§ WHAT THIS TASK INVOLVES
Output, word for word, every line from the start of the listing down to and including the line that contains "base, towards, much, specks, top, dark"; include nothing else.
## begin
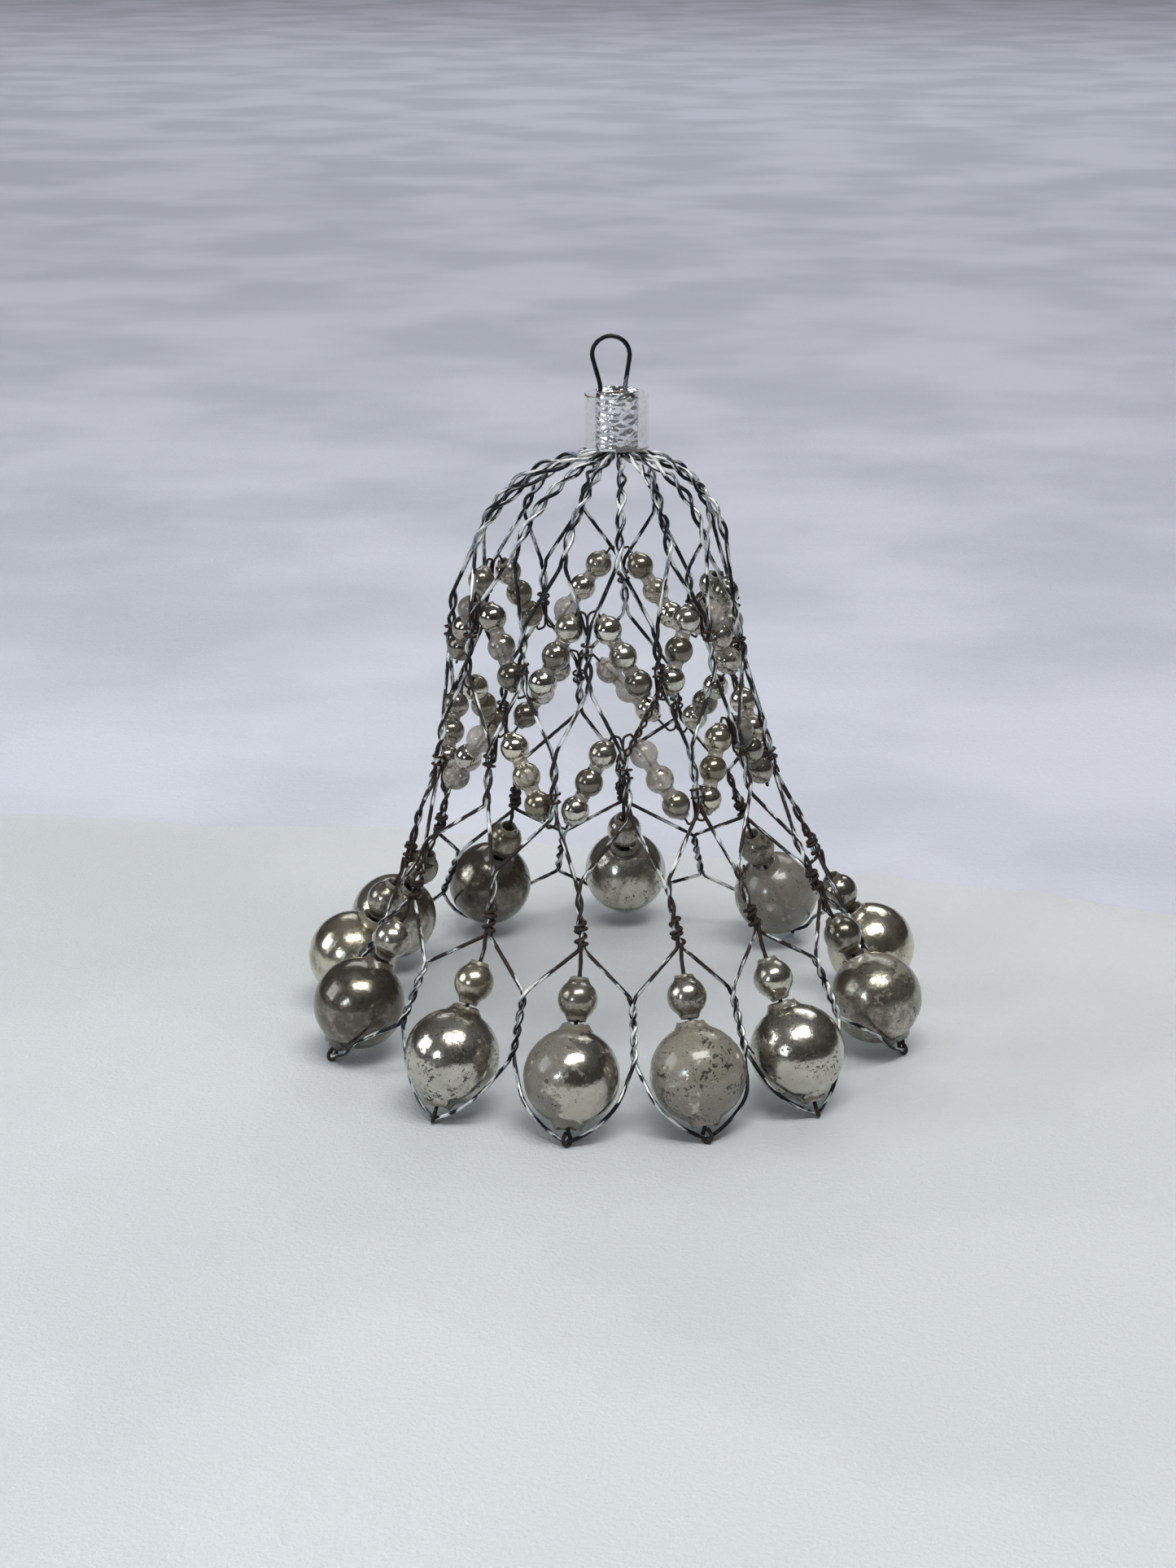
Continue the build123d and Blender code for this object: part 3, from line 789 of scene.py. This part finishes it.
for ring, legs in LEGS.items():
    strings = Pile()
    for leg in legs:
        tube(strings, leg.wire_points(), STRING, rust=0.7, sides=7, bend=0.25, step=0.25)
    if ring == "upper":
        doubled_tie(strings)
    node = f"{ring}_strand_wires"
    strings.piece(f"{ring}_strand_wire_set", SLOTS["binding_wire"], "root", (node,))

# ---- glass ------------------------------------------------------------------------------------

# bare patches, their side in degrees and how one-sided they are, specks, painted shade at the top, dark
# overall
LARGE_WEAR_AND_SHADE = (
    (0.05, 190, 0.30, 0.35, 0.1, 0.0),
    (0.16, 90, 0.05, 0.75, 0.2, 0.1),
    (-0.15, 60, 0.05, 0.65, 0.1, -0.15),
    (0.05, 30, 0.12, 0.6, 0.4, 0.5),
    (-0.1, 0, 0.05, 0.3, 0.1, 0.1),
    (0.1, 200, 0.1, 0.3, 0.1, 0.0),
    (-0.05, 120, 0.1, 0.6, 0.3, 0.1),
    (0.0, 250, 0.1, 0.5, 0.4, 0.5),
    (-0.15, 300, 0.05, 0.3, 0.3, 0.35),
    (-0.1, 10, 0.1, 0.35, 0.4, 0.15),
    (-0.1, 130, 0.1, 0.15, 0.3, 0.6),
    (-0.12, 180, 0.05, 0.85, 0.8, 0.0),
)


def large_wear(k):
    base, towards, much, specks, top, dark = LARGE_WEAR_AND_SHADE[k]

    def wear(z, a):
        bare = base + much * np.cos(a - radians(towards))
        # towards both open ends the silvering is worn bare and darkened with painted shade
        rim = np.clip((np.abs(z) - 0.86 * LARGE_RADIUS) / 1.2, 0, 1)
        # painted shade: the bead is darker towards its top, by the top column's share
        crown = np.clip(-z / LARGE_RADIUS - 0.55, 0, 1) * 2.2 * top
        return bare + 0.5 * rim, specks + 0 * z, dark + crown + 0.5 * rim

    return wear


def small_wear(k):
    def wear(z, a):
        # towards both open ends the silvering is worn bare and darkened with painted shade
        rim = np.clip((np.abs(z) - 0.8 * SMALL_RADIUS) / 0.8, 0, 1)
        return 0.5 * rim - 0.02, 0.5 + 0.2 * sin(k * 1.7) + 0 * z, 0.35 + 0.25 * sin(k * 2.9) + 0.6 * rim

    return wear


def bump_wear(k):
    def wear(z, a):
        near = np.abs(np.abs(z) - BUMP_PITCH / 2)
        neck = np.clip(1 - near / 0.75, 0, 1)
        # towards the strand's two open ends the silvering is worn bare and darkened with painted shade
        end = np.clip((np.abs(z) - BUMP_PITCH - 0.85 * BUMP_RADIUS) / 0.4, 0, 1)
        which = np.round(z / BUMP_PITCH)
        dark = 0.38 + 0.4 * np.sin(which * 2.3 + k * 1.9) + 0.6 * end
        bare = 0.02 + 0.2 * np.sin(which * 4.1 + k * 2.7) + 0.7 * neck + 0.3 * end
        return bare, 0.3 + 0 * z, dark

    return wear


TORN = ((2, 0.5), (3, 0.9), (4, 1.0), (5, 1.0), (6, 0.6), (7, 0.3))  # rings at an open end, and their share


def ragged_ends(depth):
    return [(n, depth * share) for n, share in TORN] + [(-n - 1, depth * share) for n, share in TORN]


RAGGED_LARGE, RAGGED_SMALL = ragged_ends(0.6), ragged_ends(0.2)
large_profile = ball_profile(LARGE_RADIUS, LARGE_COLLAR, rings=44)
small_profile = ball_profile(SMALL_RADIUS, SMALL_COLLAR, rings=26)
bumps = (-BUMP_PITCH, 0, BUMP_PITCH)
bump_profile = ball_profile(BUMP_RADIUS, BUMP_COLLAR, bumps, rings=16, neck=BUMP_NECK)
for k, drop in enumerate(DROPS):
    axes = (drop.along, drop.side, drop.out)
    for size, middle, profile, sides, wear, ragged in (
        ("large", drop.large, large_profile, 72, large_wear(k), RAGGED_LARGE),
        ("small", drop.small, small_profile, 44, small_wear(k), RAGGED_SMALL),
    ):
        node = f"{size}_bead_{k + 1:02}"
        pile = Pile()
        lathe(pile, (middle, *axes), profile, sides, k * 7 + len(size), wear, ragged)
        pile.piece(f"{node}_glass", DROP_GLASS[NODE_SLOT[node]], node, (node,))
for ring, legs in LEGS.items():
    first_seed = 60 if ring == "upper" else 140
    for k, leg in enumerate(legs):
        node = f"{ring}_strand_{k + 1:02}"
        side = across(leg.high.counter, leg.down)
        place = (leg.middle, leg.down, side, np.cross(leg.down, side))
        pile = Pile()
        lathe(pile, place, bump_profile, 32, k * 5 + first_seed, bump_wear(k), RAGGED_SMALL, 0.02)
        pile.piece(f"{node}_glass", STRAND_GLASS[NODE_SLOT[node]], node, (node,))

# ---- crown ------------------------------------------------------------------------------------

frame["nodes"]["crown_core"].data.materials.clear()
frame["nodes"]["crown_core"].data.materials.append(SLOTS["crown_core"])

CREASES = 170
FOIL_SIDES, FOIL_RINGS = 150, 64
FOIL_WALL = 0.8  # share of the foil's outline that is its wall; the rest is folded over the core's top
SMOOTH_SIDE = 222  # direction of the foil's smoother, brighter part
SLEEVE_SIDES, SLEEVE_RINGS = 120, 24
SLEEVE_LIFT = 0.3
FILM = 0.16
SEAM_WIDTH, SEAM_DEPTH = 0.09, 1.35
BROWN_TOP, BROWN_FOOT = 205, -35  # directions of the band's brown corners


def crumpled_foil(pile):
    """Facets round the core, folded over its top."""
    outer = CORE_RADIUS + 0.02 + FOIL
    a = 2 * pi * np.arange(FOIL_SIDES) / FOIL_SIDES
    creases = rng.uniform((0, 0), (2 * pi * outer, CROWN_HEIGHT), (CREASES, 2))
    tilts = rng.uniform(-1, 1, (CREASES, 3))
    smooth = np.clip(2.2 * np.cos(creases[:, 0] / outer - radians(SMOOTH_SIDE)) - 1.1, 0, 1)
    tilts *= np.stack([0.16 - 0.1 * smooth, 0.5 - 0.42 * smooth, 0.1 - 0.05 * smooth], 1)
    tilts[:, 1] -= 0.22 + 0.14 * smooth
    rows = []
    for level in np.linspace(0, 1, FOIL_RINGS):
        wall = min(level / FOIL_WALL, 1)
        fold = max(level - FOIL_WALL, 0) / (1 - FOIL_WALL)
        height = wall * (CROWN_HEIGHT + FOIL)
        around = np.stack([a * outer, np.full(FOIL_SIDES, height)], 1)
        apart = around[:, None] - creases[None]
        apart[..., 0] = (apart[..., 0] + pi * outer) % (2 * pi * outer) - pi * outer
        nearest = (apart[..., 0] ** 2 * 0.3 + apart[..., 1] ** 2).argmin(1)
        d = apart[np.arange(FOIL_SIDES), nearest]
        tilt = tilts[nearest]
        dent = np.clip(tilt[:, 0] * d[:, 0] + tilt[:, 1] * d[:, 1] + tilt[:, 2] - 0.1, -0.3, 0.0)
        radius = (outer + dent) * (1 - 0.78 * fold)
        down = -0.3 * np.sin(5 * a + 1) * (1 - wall) * 0.5 + 0.25 * np.clip(dent * 3, -1, 0) * fold
        z = CROWN_FOOT + height + down - (0.12 * np.sin(7 * a) ** 2 + 0.05) * (fold > 0)
        rows.append(np.stack([radius * np.cos(a), radius * np.sin(a), z], 1))
    points = np.vstack(rows)
    pile.add(points, grid_faces(FOIL_RINGS, FOIL_SIDES), points.copy(), np.zeros_like(points))


def band_skin(inset):
    """One face of a stiff band with flats and a pressed seam at the back, and how brown each point is."""
    a = 2 * pi * np.arange(SLEEVE_SIDES) / SLEEVE_SIDES
    seam = np.exp(-(((a - pi / 2) / SEAM_WIDTH) ** 2))
    rows = []
    for level in np.linspace(0, 1, SLEEVE_RINGS):
        flats = 0.16 * (1 + np.sin(5 * a + 0.6)) / 2 + 0.05 * (1 + np.sin(9 * a + 4 * level)) / 2
        radius = SLEEVE_RADIUS - flats - inset - seam * SEAM_DEPTH
        ripple = 0.1 * np.sin(3 * a + 1) * (0.5 - abs(level - 0.5))
        z = CROWN_FOOT + SLEEVE_LIFT + SLEEVE_HEIGHT * level + ripple
        edge = np.clip((abs(level - 0.5) - 0.36) / 0.14, 0, 1)
        brown = radians(BROWN_TOP if level > 0.5 else BROWN_FOOT)
        corner = 2.2 * np.cos(a - brown) - 1.35
        points = np.stack([radius * np.cos(a), radius * np.sin(a), z], 1)
        rows.append((points, edge * np.clip(corner, 0, 1)))
    return rows


def clear_band(pile):
    """The band's outer and inner faces, joined into one closed skin."""
    outer_rows, inner_rows = band_skin(0.0), band_skin(FILM)
    rows = outer_rows + inner_rows[::-1] + outer_rows[:1]
    points = np.vstack([row[0] for row in rows])
    edges = np.concatenate([row[1] for row in rows])
    pile.add(points, grid_faces(len(rows), SLEEVE_SIDES), points.copy(), np.stack([edges] * 3, 1))


def wire_loop(pile):
    """A round-topped loop whose two legs stand in the core."""
    top_radius = (LOOP_WIDTH - LOOP_WIRE) / 2
    arch = LOOP_TOP - LOOP_WIRE / 2 - top_radius
    crown_top = CROWN_FOOT + CROWN_HEIGHT
    turns = np.linspace(0, pi, 25)
    across_it = LOOP_SHIFT * 1.5 + top_radius * np.cos(turns)
    bow = np.stack([across_it, 0 * turns, arch + top_radius * np.sin(turns)], 1)
    legs = [np.array([LOOP_SHIFT + way * LOOP_LEGS / 2, 0, 0]) for way in (1, -1)]
    rise = [np.array([0, 0, crown_top - LOOP_DEPTH + 0.3]), np.array([0, 0, crown_top + 1])]
    line = [legs[0] + rise[0], legs[0] + rise[1], *bow, legs[1] + rise[1], legs[1] + rise[0]]
    tube(pile, np.array(line), LOOP_WIRE, rust=0.1, sides=12, rough=0.03, bend=0.7)


foil = Pile()
crumpled_foil(foil)
foil.piece("crumpled_foil", SLOTS["foil"], "root", ("foil_wrap",))

sleeve = Pile()
clear_band(sleeve)
sleeve.piece("clear_band", SLOTS["clear_film"], "root", ("clear_sleeve",))

loop = Pile()
wire_loop(loop)
loop.piece("loop_of_wire", SLOTS["loop_wire"], "root", ("hanging_loop",))

# ---- stage ------------------------------------------------------------------------------------


def sheet(name, outline, height, material):
    mesh = bpy.data.meshes.new(name)
    mesh.from_pydata([(x, y, height) for x, y in outline], [], [list(range(len(outline)))])
    mesh.materials.append(material)
    obj = bpy.data.objects.new(name, mesh)
    bpy.context.scene.collection.objects.link(obj)


GROUND_RADIUS, GROUND_HEIGHT = 6, -0.0012
FELT_SIDE, FELT_FRONT = 0.7, -1.2
FELT_EDGE_X = (-0.3, -0.12, -0.03, 0.0, 0.05, 0.12, 0.3)
FELT_EDGE_Y = (0.125, 0.11, 0.1, 0.09, 0.077, 0.05, 0.02)
GROUND_COLOURS = (0.56, 0.58, 0.64), (0.46, 0.48, 0.53)
FELT_COLOURS = (0.575, 0.6, 0.61), (0.525, 0.55, 0.56)

turns = [2 * pi * i / 64 for i in range(64)]
far = [(GROUND_RADIUS * cos(turn), GROUND_RADIUS * sin(turn)) for turn in turns]
sheet("ground", far, GROUND_HEIGHT, cloth_material("ground_cloth", *GROUND_COLOURS, 700.0, 0.0006))
back = []
for x in np.linspace(FELT_SIDE, -FELT_SIDE, 141):
    fall = np.interp(x, FELT_EDGE_X, FELT_EDGE_Y)
    back.append((x, fall + 0.0015 * sin(x * 90) + 0.001 * sin(x * 230)))
felt = [(-FELT_SIDE, FELT_FRONT), (FELT_SIDE, FELT_FRONT)] + back
sheet("felt", felt, 0.0, cloth_material("felt_cloth", *FELT_COLOURS, 1300.0, 0.0009))


def studio_world():
    """A plain grey room that glossy surfaces see as darker below and lighter above."""
    world = bpy.data.worlds.new("studio")
    bpy.context.scene.world = world
    world.use_nodes = True
    nodes, links = world.node_tree.nodes, world.node_tree.links
    nodes.clear()
    ray = nodes.new("ShaderNodeLightPath")
    where = nodes.new("ShaderNodeTexCoord")
    split = nodes.new("ShaderNodeSeparateXYZ")
    ramp = nodes.new("ShaderNodeValToRGB")
    plain = nodes.new("ShaderNodeBackground")
    room = nodes.new("ShaderNodeBackground")
    choose = nodes.new("ShaderNodeMixShader")
    result = nodes.new("ShaderNodeOutputWorld")
    links.new(where.outputs["Generated"], split.inputs[0])
    links.new(split.outputs[2], ramp.inputs[0])
    steps = ramp.color_ramp.elements
    steps[0].position, steps[0].color = 0.05, (0.035, 0.032, 0.03, 1)
    steps[1].position, steps[1].color = 0.95, (0.16, 0.16, 0.17, 1)
    steps.new(0.5).color = (0.06, 0.058, 0.056, 1)
    links.new(ramp.outputs[0], room.inputs[0])
    plain.inputs[0].default_value = (0.34, 0.34, 0.36, 1)
    links.new(ray.outputs["Is Glossy Ray"], choose.inputs[0])
    links.new(plain.outputs[0], choose.inputs[1])
    links.new(room.outputs[0], choose.inputs[2])
    links.new(choose.outputs[0], result.inputs[0])


studio_world()


def soft_light(name, place, target, size, power, colour):
    data = bpy.data.lights.new(name, "AREA")
    data.shape = "RECTANGLE"
    data.size, data.size_y = size
    data.energy = power
    data.color = colour
    light = bpy.data.objects.new(name, data)
    light.location = place
    light.rotation_mode = "QUATERNION"
    light.rotation_quaternion = (Vector(target) - Vector(place)).to_track_quat("-Z", "Y")
    bpy.context.scene.collection.objects.link(light)


centre = (0, 0, 0.05)
soft_light("window", (0.12, -0.45, 1.1), centre, (0.8, 0.34), 11, (1.0, 0.99, 0.97))
soft_light("low_window", (-0.41, -0.58, 0.27), centre, (0.1, 0.12), 0.9, (0.78, 0.88, 1.0))
soft_light("side_window", (-0.95, -0.1, 0.5), centre, (0.5, 0.5), 3.0, (0.92, 0.96, 1.0))
soft_light("far_window", (0.2, 2.3, 2.0), (0, 1.9, 0), (2.6, 1.2), 26, (0.95, 0.97, 1.0))

SENSOR, LENS = 36, 61.65
CAMERA_PLACE = (-4.95, -458.2, 202.1)
CAMERA_TILT = 18.84  # degrees down from level

camera_data = bpy.data.cameras.new("camera")
camera_data.sensor_width = SENSOR
camera_data.lens = LENS
camera_data.clip_start = 0.01
camera = bpy.data.objects.new("camera", camera_data)
camera.location = to_frame(CAMERA_PLACE)
camera.rotation_euler = (radians(90 - CAMERA_TILT), 0, 0)
bpy.context.scene.collection.objects.link(camera)
bpy.context.scene.camera = camera
bpy.context.scene.view_settings.view_transform = "Standard"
## end
§ SOLUTION TO THIS TASK
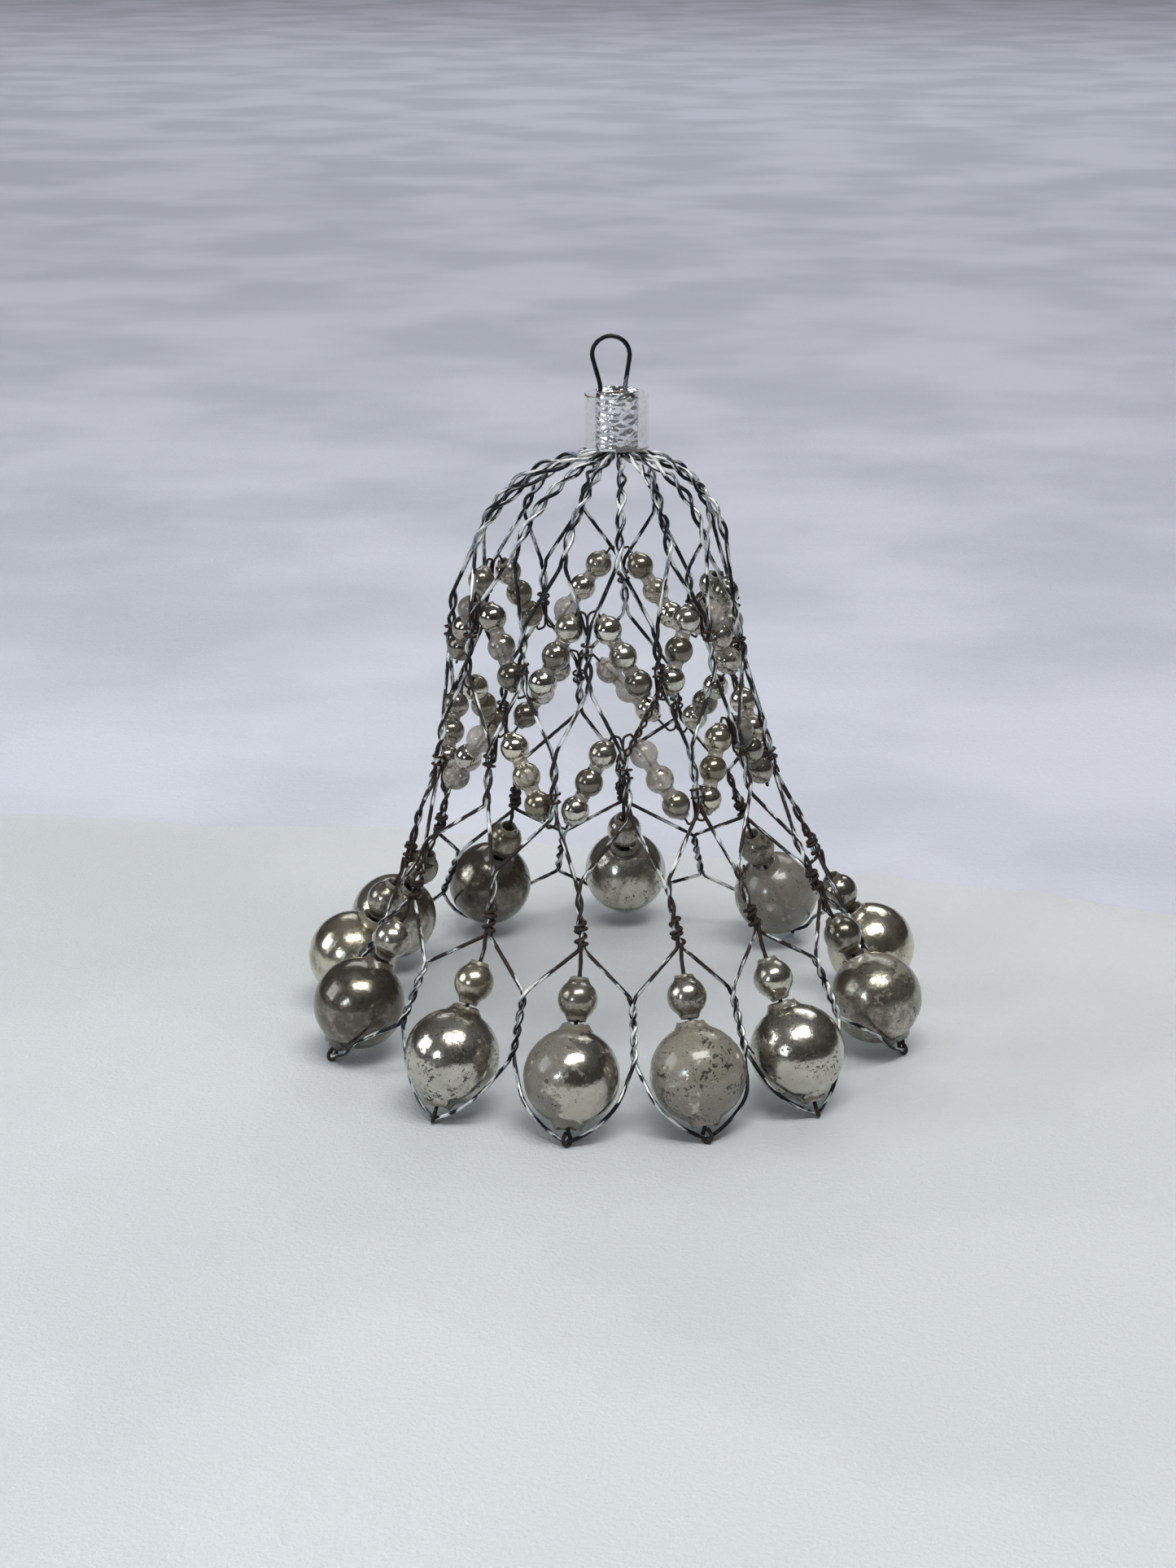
Continue the build123d and Blender code for this object: part 3, from line 789 of scene.py. This part finishes it.
for ring, legs in LEGS.items():
    strings = Pile()
    for leg in legs:
        tube(strings, leg.wire_points(), STRING, rust=0.7, sides=7, bend=0.25, step=0.25)
    if ring == "upper":
        doubled_tie(strings)
    node = f"{ring}_strand_wires"
    strings.piece(f"{ring}_strand_wire_set", SLOTS["binding_wire"], "root", (node,))

# ---- glass ------------------------------------------------------------------------------------

# bare patches, their side in degrees and how one-sided they are, specks, painted shade at the top, dark
# overall
LARGE_WEAR_AND_SHADE = (
    (0.05, 190, 0.30, 0.35, 0.1, 0.0),
    (0.16, 90, 0.05, 0.75, 0.2, 0.1),
    (-0.15, 60, 0.05, 0.65, 0.1, -0.15),
    (0.05, 30, 0.12, 0.6, 0.4, 0.5),
    (-0.1, 0, 0.05, 0.3, 0.1, 0.1),
    (0.1, 200, 0.1, 0.3, 0.1, 0.0),
    (-0.05, 120, 0.1, 0.6, 0.3, 0.1),
    (0.0, 250, 0.1, 0.5, 0.4, 0.5),
    (-0.15, 300, 0.05, 0.3, 0.3, 0.35),
    (-0.1, 10, 0.1, 0.35, 0.4, 0.15),
    (-0.1, 130, 0.1, 0.15, 0.3, 0.6),
    (-0.12, 180, 0.05, 0.85, 0.8, 0.0),
)


def large_wear(k):
    base, towards, much, specks, top, dark = LARGE_WEAR_AND_SHADE[k]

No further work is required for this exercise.